Can receptionen really mean the people working there, not the physical desk?

Yes. Very naturally.

In service contexts, Danish often uses a place or department name to mean the people who work there:

  • receptionen = the reception desk / the front-desk staff
  • banken = the bank / the bank staff
  • kommunen = the municipality / the municipal authorities

So skal receptionen hjælpe Dem? means that the staff at the reception should or will help you, not that the furniture itself will help you.

What does skal mean here? Is it really shall?
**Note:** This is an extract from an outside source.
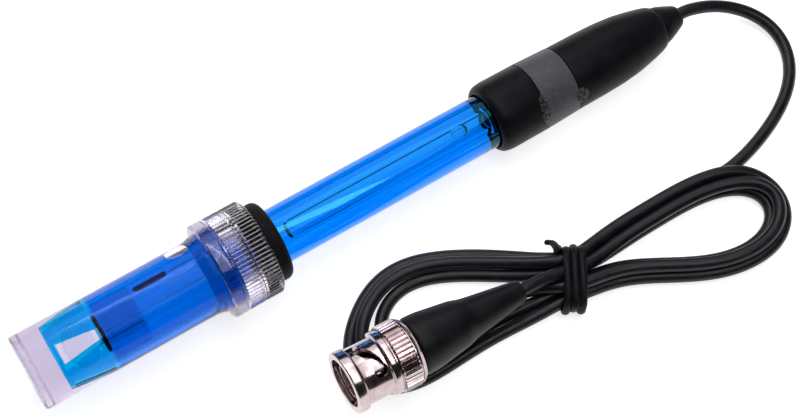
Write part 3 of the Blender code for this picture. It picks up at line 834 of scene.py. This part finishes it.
def build_bottle():
    """Bottle, its liquid, the screw cap and the rubber gland. The bottle and the liquid share an air pocket."""
    pitch = thread_pitch()
    bore_r, base_inside = 7.1, -4.5
    pocket, pocket_turn, pocket_size = 30.9, -46, (2.7, 2.5, 0.9)
    thread_start, thread_end = 38.9, 42.9

    def thread(along, radius, angle):
        """A rounded ridge that winds round the neck."""
        if not thread_start < along < thread_end or radius < 8.4:
            return radius
        phase = ((along - 35.9) / pitch - angle / math.tau) % 1.0
        ends = min(1.0, (along - thread_start) / 0.6, (thread_end - along) / 0.6)
        return radius + 0.12 * ends * (0.5 + 0.5 * math.cos(math.tau * phase))

    def dry(along, angle):
        arc_length = bore_r * (angle - math.radians(pocket_turn))
        return math.hypot((along - pocket) / pocket_size[0], arc_length / pocket_size[1]) < 1

    neck = [(38.4 + 0.2 * k, 8.6) for k in range(24)]
    inner = [(34.4 - 0.4 * k, bore_r) for k in range(19)]
    mesh = turned_mesh("bottle", [
        (-6.1, 0), (-6.1, 8.1, 0.7), (base_inside, 8.1), (33.0, 8.1, 1.0), (34.6, 8.62, 0.4), *neck,
        (43.2, 8.6), (43.2, bore_r), *inner, (base_inside, bore_r, 0.8), (base_inside, 0),
    ], 192, thread)
    bottle = place("clear_bottle", mesh, "clear_plastic", "bottle", ["storage_bottle"], ELECTRODE)

    def bottle_face(along, radius, angle):
        if along < base_inside and radius > 7.0 or along < -6:
            return "clear_base"
        wetted = radius < 7.2 and along < 43.1 and not dry(along, angle)
        return "clear_wetted" if wetted else "clear_plastic"

    paint(bottle, bottle_face)

    liquid = turned("bottle_liquid", [
        (base_inside + HAIR, 0), (base_inside + HAIR, bore_r - HAIR, 0.8), (42.9, bore_r - HAIR),
        (42.9, TUBE_R + HAIR), (10.0, TUBE_R + HAIR, 1.0), (-HAIR, TIP_R + HAIR, 0.2), (-HAIR, 0),
    ], "liquid", "liquid", ["storage_solution"])
    carve(liquid, bubble_mesh(*pocket_size), ELECTRODE @ at(pocket, bore_r, pocket_turn))
    paint(liquid, lambda along, radius, angle:
          "liquid_surface" if abs(along - pocket) < 3.5 and 6.04 < radius < 7.06 else "solution")

    rib_count, rib_depth = 72, 0.42

    def ribs(along, radius, angle):
        if radius < 9.5 or not 38.8 < along < 46.6:
            return radius
        return radius - rib_depth * (1 - abs(math.sin(angle * rib_count / 2))) ** 0.9

    def cap_face(along, radius, angle):
        if along < 38.4:
            return "clear_flange"
        if 43.4 < along < 47.01 and radius < 9.05:
            return "clear_pressed"
        # the rib crests carry the painted highlight
        return "clear_crest" if 38.9 < along < 46.4 and radius > 10.37 else "clear_cap"

    cap = turned("ribbed_cap", [
        (35.5, 9.0), (35.5, 10.5, 0.35), (38.2, 10.5, 0.2), (38.4, 10.1), (38.8, 10.1), (38.95, 10.42),
        (42.2, 10.42), (42.3, 10.15), (42.6, 10.15), (42.7, 10.42), (46.3, 10.42), (46.8, 9.9), (47.0, 9.6, 0.1),
        (47.0, 7.9), (45.7, 7.9), (45.7, 9.0), (43.4, 9.0),
    ], "clear_cap", "cap", ["bottle_cap"], sides=rib_count * 8, shape=ribs)
    paint(cap, cap_face)
    turned("gland", [
        (43.5, 6.05), (43.5, 8.97, 0.1), (45.66, 8.97), (45.66, 7.87), (47.1, 7.87), (47.1, 8.6, 0.2),
        (47.8, 8.75, 0.4), (49.2, 8.72, 0.6), (50.1, 8.0, 0.5), (50.1, 6.05, 0.2),
    ], "rubber", "cap", ["rubber_gland"])


# ---- plug ----------------------------------------------------------------------------------------------------
def bayonet_slot(start_angle):
    """Cutter of the curved slot that ends in the round locking hole."""
    path = [(2.9 + 3.5 * math.sin(math.pi / 2 * t), 78 * t) for t in np.linspace(0, 1, 16)]
    sections = []
    for along, degrees in path:
        angle = start_angle + math.radians(degrees)
        sections.append([on_axis_point(along + side, radius, angle)
                         for side, radius in ((-1.2, 4.4), (1.2, 4.4), (1.2, 7.4), (-1.2, 7.4))])
    return swept_mesh("slot", sections)


def locking_hole(start_angle):
    """Cutter of a slot's round end, as a mesh and its place on the plug."""
    bm = bmesh.new()
    bmesh.ops.create_cone(bm, cap_ends=True, segments=32, radius1=1.5 * MM, radius2=1.5 * MM, depth=4 * MM)
    mesh = finished(bm, "hole")
    turn = Matrix.Rotation(start_angle + math.radians(78), 4, "X")
    return mesh, turn @ Matrix.Translation(Vector((6.4, 0, 6.0)) * MM)


def build_plug():
    """BNC plug: bayonet nut, contact body, insulator, pin, seal and boot."""
    knurl_count, knurl_depth = 46, 0.55

    def knurl(along, radius, angle):
        if not 10.25 < along < 13.9 or radius < 6.5:
            return radius
        wave = abs(math.sin(angle * knurl_count / 2))
        return radius - knurl_depth * (1 - min(1.0, wave * 1.55)) ** 0.8

    nut = turned("bayonet_nut", [
        (0, 5.15, 0.15), (0, 6.65, 0.35), (2.2, 6.65, 0.3), (2.45, 6.05, 0.15), (8.1, 6.05, 0.2),
        (8.4, 6.85, 0.2), (9.7, 6.85, 0.15), (9.85, 6.5), (10.1, 6.5), (10.15, 7.1), (10.35, 7.25),
        (13.8, 7.25), (14.0, 7.1),
        (14.05, 6.75), (14.25, 6.75), (14.4, 7.1, 0.2), (15.4, 6.35, 0.3), (15.4, 4.5), (13.9, 4.5), (13.9, 5.2),
        (2.6, 5.2),
    ], "nickel", "nut", ["bnc_coupling_nut"], PLUG, sides=knurl_count * 8, shape=knurl)
    for number in range(2):
        start = math.pi * number - math.radians(51)
        carve(nut, bayonet_slot(start), PLUG)
        hole, matrix = locking_hole(start)
        carve(nut, hole, PLUG @ matrix)
    turned("contact_body", [
        (1.0, 3.5, 0.1), (1.0, 3.9, 0.15), (1.4, 4.05), (10.2, 4.05), (10.2, 4.9, 0.2), (12.0, 4.9, 0.2),
        (12.0, 4.1), (17.2, 4.1), (17.2, 3.1), (11.6, 3.1), (11.6, 3.5),
    ], "nickel", "electrode", ["bnc_contact_body"], PLUG, sides=96)
    turned("insulator", [
        (4.0, 1.0, 0.15), (4.0, 3.2, 0.2), (11.3, 3.2), (11.3, 1.0),
    ], "insulator", "electrode", ["bnc_insulator"], PLUG, sides=64)
    turned("centre_pin", [
        (2.5, 0), (2.7, 0.35), (3.2, 0.6), (3.6, 0.68), (14.5, 0.68), (14.5, 0),
    ], "gold", "electrode", ["bnc_centre_pin"], PLUG, sides=48)
    turned("gasket", [
        (9.0, 4.1, 0.2), (9.0, 4.9, 0.2), (10.0, 4.9, 0.2), (10.0, 4.1, 0.2),
    ], "seal", "electrode", ["bnc_gasket"], PLUG, sides=64)
    turned("boot", [
        (26.5, 0), (26.5, 3.5), (17.5, 3.5), (17.5, 4.5), (15.6, 4.5), (15.6, 6.0, 0.3), (16.3, 6.25, 0.4),
        (19.0, 6.15, 1.0), (26.6, 5.0, 1.2), (28.6, 4.35, 0.8), (40.4, 2.55, 0.5), (BOOT_END, 2.3, 0.4),
        (BOOT_END, 0),
    ], "boot", "electrode", ["bnc_boot"], PLUG)


# ---- surroundings --------------------------------------------------------------------------------------------
def build_floor():
    """A pale table that glows a little, as a light table does, so that the shadows stay soft."""
    bm = bmesh.new()
    bmesh.ops.create_grid(bm, x_segments=1, y_segments=1, size=3.0)
    mesh = finished(bm, "floor")
    shader = Shader("pale_floor", (0.85, 0.85, 0.86), 0.9, Specular_IOR_Level=0.0)
    shader.set("Emission Color", (1.0, 1.0, 1.0, 1.0))
    shader.set("Emission Strength", 0.75)
    mesh.materials.append(shader.material)
    floor = bpy.data.objects.new("floor", mesh)
    floor.location.z = -0.0002
    bpy.context.collection.objects.link(floor)


def area_light(name, location, size, radiance):
    """A soft panel that faces the object."""
    data = bpy.data.lights.new(name, "AREA")
    data.shape = "RECTANGLE"
    data.size, data.size_y = size
    data.energy = radiance * math.pi * size[0] * size[1]
    light = bpy.data.objects.new(name, data)
    light.location = location
    light.rotation_mode = "QUATERNION"
    light.rotation_quaternion = (-Vector(location)).to_track_quat("-Z", "Y")
    bpy.context.collection.objects.link(light)


def build_light():
    """A nearly dark room with soft panels above and behind."""
    world = bpy.data.worlds.new("studio")
    bpy.context.scene.world = world
    world.use_nodes = True
    tree = world.node_tree
    coords = tree.nodes.new("ShaderNodeTexCoord")
    split = tree.nodes.new("ShaderNodeSeparateXYZ")
    ramp = tree.nodes.new("ShaderNodeValToRGB")
    stops = [(0.0, 0.03), (0.5, 0.02), (1.0, 0.04)]
    while len(ramp.color_ramp.elements) < len(stops):
        ramp.color_ramp.elements.new(0.5)
    for element, (height, grey) in zip(ramp.color_ramp.elements, stops):
        element.position = height
        element.color = (grey, grey, grey, 1)
    tree.links.new(coords.outputs["Generated"], split.inputs["Vector"])
    tree.links.new(split.outputs["Z"], ramp.inputs["Fac"])
    tree.links.new(ramp.outputs["Color"], tree.nodes["Background"].inputs["Color"])
    area_light("overhead_panel", (0.14, 0.0, 0.85), (1.3, 0.42), 1.7)
    area_light("overhead_strip", (0.14, 0.03, 0.80), (1.3, 0.05), 7.0)
    area_light("far_panel", (0.12, 0.56, 0.60), (1.3, 0.60), 1.2)


def finish_nodes():
    """CAD nodes that stay get their record slot's material."""
    slots = {part["node"]: part["material_slot"] for part in frame["record"]["subparts"]}
    for name, obj in frame["nodes"].items():
        obj.data.materials.clear()
        obj.data.materials.append(materials[slots[name]])


def main():
    scene = bpy.context.scene
    scene.view_settings.view_transform = "Standard"
    scene.cycles.max_bounces = 40
    scene.cycles.transmission_bounces = 40
    scene.cycles.transparent_max_bounces = 16
    add_camera()
    lead, nose, length = build_lead()
    tie = build_tie()
    build_tube()
    build_inside()
    build_head()
    build_glue()
    build_bottle()
    build_plug()
    finish_nodes()
    build_floor()
    build_light()


materials = make_materials()
for existing in [o for o in bpy.data.objects if o.type in ("LIGHT", "CAMERA")]:
    bpy.data.objects.remove(existing)
main()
Skal is the present tense of skulle, and it can mean several things depending on context:

  • shall
  • will
  • is supposed to
  • needs to

In this sentence, it is not necessarily a stiff old-fashioned English shall. In context, it is more like:

  • Should the reception help you?
  • Do you need help from reception?
  • Shall the front desk help you?

So skal often has a practical or service-oriented meaning, not just strict obligation.

Why is it hjælpe and not at hjælpe?

Because after a modal verb like skal, Danish normally uses the bare infinitive, without at.

So you say:

  • skal hjælpe
  • kan hjælpe
  • vil hjælpe
  • må hjælpe

not:

  • skal at hjælpe

This is similar to English:

  • must help
  • can help
  • will help

not must to help.

Is this sentence formal or old-fashioned in tone?

Yes, it sounds formal, polite, and to many speakers somewhat old-fashioned because of De/Dem.

In modern spoken Danish, most people would normally use du/dig, even in many customer-service situations.

So this sentence gives a tone of:

  • high politeness
  • distance
  • traditional service language
  • sometimes older-fashioned wording

It is not wrong, but it is definitely more formal than everyday Danish.

How would a modern, informal version of this sentence usually look?

A more everyday version would usually be:

Har du et gyldigt medlemskab, eller skal receptionen hjælpe dig?

Changes:

  • Dedu
  • Demdig

Everything else can stay the same.

That version sounds much more natural in ordinary modern conversation unless the speaker specifically wants a very formal tone.